Comparison between thermal and current driven spin-transfer torque in nanopillar metallic spin valves

We investigate the relation between thermal spin-transfer torque (TSTT) and the spin-dependent Seebeck effect (SDSE), which produces a spin current when a temperature gradient is applied across a metallic ferromagnet, in nanopillar metallic spin valves. Comparing its angular dependence (aSDSE) with the angle-dependent magnetoresistance measurements on the same device, we are able to verify that a small spin heat accumulation builds up in our devices. From the SDSE measurement and the observed current driven STT switching current of 0.8 mA in our spin valve devices, it was estimated that a temperature difference of 230 K is needed to produce an equal amount of TSTT. Experiments specifically focused on investigating TSTT show a response that is dominated by overall heating of the magnetic layer. Comparing it to the current driven STT experiments we estimate that only $\sim 10\%$ of the response is due to TSTT. This leads us to conclude that switching dominated by TSTT requires a direct coupling to a perfect heat sink to minimize the effect of overall heating.

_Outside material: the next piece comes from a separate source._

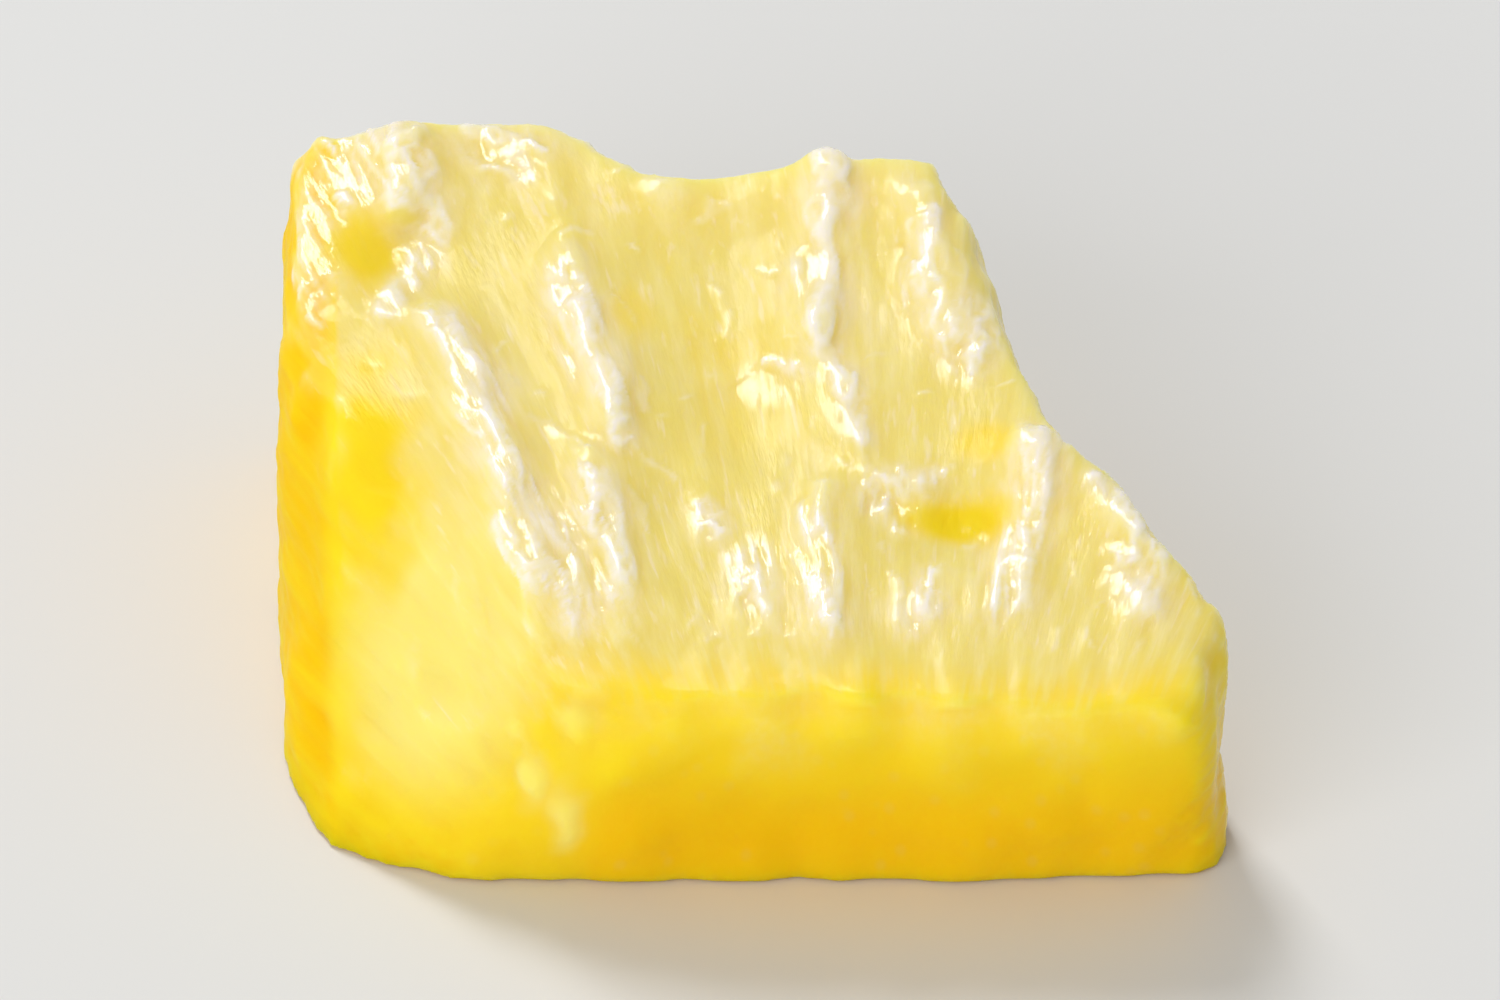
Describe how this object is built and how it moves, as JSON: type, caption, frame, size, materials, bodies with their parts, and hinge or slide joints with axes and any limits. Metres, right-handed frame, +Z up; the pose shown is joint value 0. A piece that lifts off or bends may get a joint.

Nevertheless the combined effect of heating, STT, and TSTT could prove useful for inducing magnetization switching when further investigated and optimized.

Figure 1

(a) Schematic of the device structure used where an $F\left|N\right|F$ stack is sandwiched between a platinum (Pt) bottom contact and a Au top contact. Two Pt joule heaters are used to produce a thermal gradient across the stack and are insulated from the Pt bottom contact by a thin ${\mathrm{Al}}_2{\mathrm{O}}_3$ layer. (b) In the angle-dependent measurements stack type A is used, consisting of a circular $F_1$ layer and rectangular $N$ and $F_2$ layers. The circular shape of $F_1$ ensures that there is no preferential in-plane direction for the magnetization such that it easily aligns with a small magnetic field. Rotating this small field will not influence the magnetization direction of $F_2$ giving an angle $\theta$ between $M_1$ and $M_2$. (c) For the thermal STT measurements stack type B is used, consisting of an in situ grown rectangular $F\left|N\right|F$ stack. Because of shape anisotropy two stable magnetic states are present, namely, parallel (P) and antiparallel (AP) magnetization alignments.

Figure 2

(a) The normalized aMR [18] (squares), aSDSE (triangles), and the difference between the two (circles) are plotted as a function of the angle between $M_1$ and $M_2$. (b) The MR measurement gives the resistance across the stack as a function of applied magnetic field $B$. (c) The spin-dependent Seebeck effect gives the Seebeck voltage as a function of applied magnetic field $B$.

Figure 3

(a) The magnetic minor switching loop of the $F_2$ layer for a type-B stack, where $B_1$ and $B_2$ represent the low and high switching fields, respectively. (b) Resistance of the stack as a function of direct current ($I_{\mathrm{dc}}$) sent through it. The switching from the antiparallel resistance state to the parallel state and vice versa is cause by the spin-transfer torque induced by $I_{\mathrm{dc}}$. A constant $B$ of 40 mT is applied to ensure that we are in the middle of the minor loop where both the parallel and the antiparallel magnetization alignments constitute a stable state.

Figure 4

The evolution of the minor loop switching fields $B_1$ and $B_2$ for: (a) Spin-transfer torque, induced by sending a dc current ($I_{\mathrm{dc}}$) through the stack. (b) Thermal STT, induced by a thermal gradient across the stack by sending an $I_{\mathrm{dc}}$ through the Pt joule heaters. (c) Overall temperature change, induced by a controllable heater. (c) The temperature of the $F_2$ layer extracted from 3D finite element modeling as a function of $I_{\mathrm{dc}}$ sent through the Pt joule heaters.

Figure 5

Measurements on a device with an $F\left|N\right|F$ stack with negligible dipole field coupling. (a) Resistance of the stack as a function of applied magnetic field $B$, spin valve measurement. (b) Minor loop switching measurement for the $F_2$ layer clearly showing no coupling as the loop is well centered around $B=0$.